Tim Hecker – Virgins (Kranky)

Seeing a great gig can have a huge bearing on my appreciation of an artist or album in particular, none more so than when Canadian sound artist Tim Hecker played the church of St John at Hackney back in September. Beer was served by candlelight and the cold meant that a capacity crowd could see their breath. Hecker came on and switched all the lights off completely, save for a couple of spotlights that were positioned outside the church windows and sent beams of light across the vaulting ceiling. I was stood near the back with a friend and, a few minutes into the first piece, the scrawny 40-something guy in the Mogwai t-shirt next to us just put his beer down on the floor and lay down on the concrete in the middle of a crowd. It seemed like the right thing to do. Virgins is of a piece with this whole crazy evening: haunting, hymnal, unexpected, atmospheric and, above all, beautiful.



John Skilbeck

Foret - Foret (Simone Records)





There was an album that came out of Montreal this year accompanied by the needy level of publicity push that would make an electioneering politician blush, but Foret's self-titled album wasn't it.
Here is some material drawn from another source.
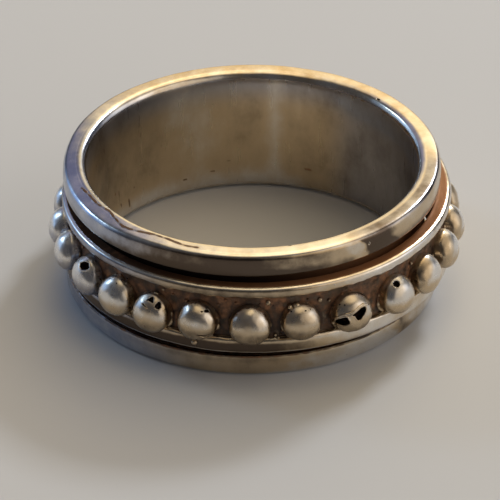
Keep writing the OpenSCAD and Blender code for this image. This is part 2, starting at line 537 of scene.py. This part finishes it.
def cut_nicks(piece, nicks):
    """Cuts small ragged hollows, each (around, out, up, (width, depth, height)) in degrees and mm."""
    lumps = []
    for around, out, up, spread in nicks:
        deselect_everything()
        bpy.ops.mesh.primitive_ico_sphere_add(subdivisions=3, radius=MM / 2)
        lump = bpy.context.object
        turn = math.radians(around)
        lump.matrix_world = (
            Matrix.Translation((math.sin(turn) * out * MM, -math.cos(turn) * out * MM, up * MM))
            @ Matrix.Rotation(turn, 4, "Z")
            @ Matrix.Diagonal((*spread, 1))
        )
        apply_place(lump)
        make_uneven(lump, 0.12 * MM, 0.05 * MM)
        lumps.append(lump)
    join_to(lumps[0], lumps[1:])
    lumps[0].data.materials.append(pit_floor)
    cut_away(piece, lumps[0])


band_nicks = [
    (36.8, 10.93, 7.42, (0.2, 0.12, 0.24)), (35.2, 10.93, 7.0, (0.12, 0.08, 0.1)),
    (130.5, 9.86, 7.86, (0.34, 0.16, 0.14)), (-33, 10.3, 7.97, (0.3, 0.1, 0.1)),
    (-50, 10.93, 0.8, (0.2, 0.08, 0.14)), (29, 10.93, 0.5, (0.3, 0.07, 0.1)),
    (-120, 10.93, 7.3, (0.24, 0.1, 0.2)), (88, 10.93, 0.7, (0.2, 0.1, 0.2)),
    (162, 10.93, 7.1, (0.16, 0.1, 0.16)), (-168, 10.93, 0.9, (0.3, 0.1, 0.12)),
    (12, 9.9, 7.9, (0.2, 0.1, 0.08)),
]
cut_nicks(band, band_nicks)
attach(band, "band")
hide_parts("inner_band")


# Spinner strip: a flat strip bent round the sleeve, with a rail of heavier wire soldered
# along each edge. It hangs loose, and leans on the sleeve at the left.
spinner_low, spinner_high = (corner.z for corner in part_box("spinner_band"))
spin_axis = Vector(frame["joints"][0]["pos_m"])
strip_in_r = 10.38 * MM
strip_r = 10.88 * MM
upper_rail_r = 11.27 * MM
lower_rail_r = 11.30 * MM
upper_rail_w = 0.64 * MM
lower_rail_w = 0.92 * MM
lower_rail_top = spinner_low + lower_rail_w
upper_rail_low = spinner_high - upper_rail_w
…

It was better than that. Its standout song La Cage didn't need Bowie half a mile back in the mix to make it an intensely beautiful two-and-a-half-minute meander through the heart of its creators, and it felt theatrical by compulsion rather than design. Enough already about my gripe with that other band. Joseph Marchand and Emilie Laforest, who together form Foret, made a small wonder in their self-titled LP, one that clad the words of Quebecoise poet Kim Doré in a handsome autumn coat: soft to touch, warm and elegant, yet dark and one in which the listener could lie rendered inert. Montreal, a city where 60% of residents have French as their first language, has thrown up an awful lot of English-speaking bands. Foret are not the only Francophones making music, but they are the most magical I've heard and a duo I'm dearly glad I discovered this year.



1 comment:

  1. A bold move, but I don't feel like I can actually give out Guy's Track of the Day award today.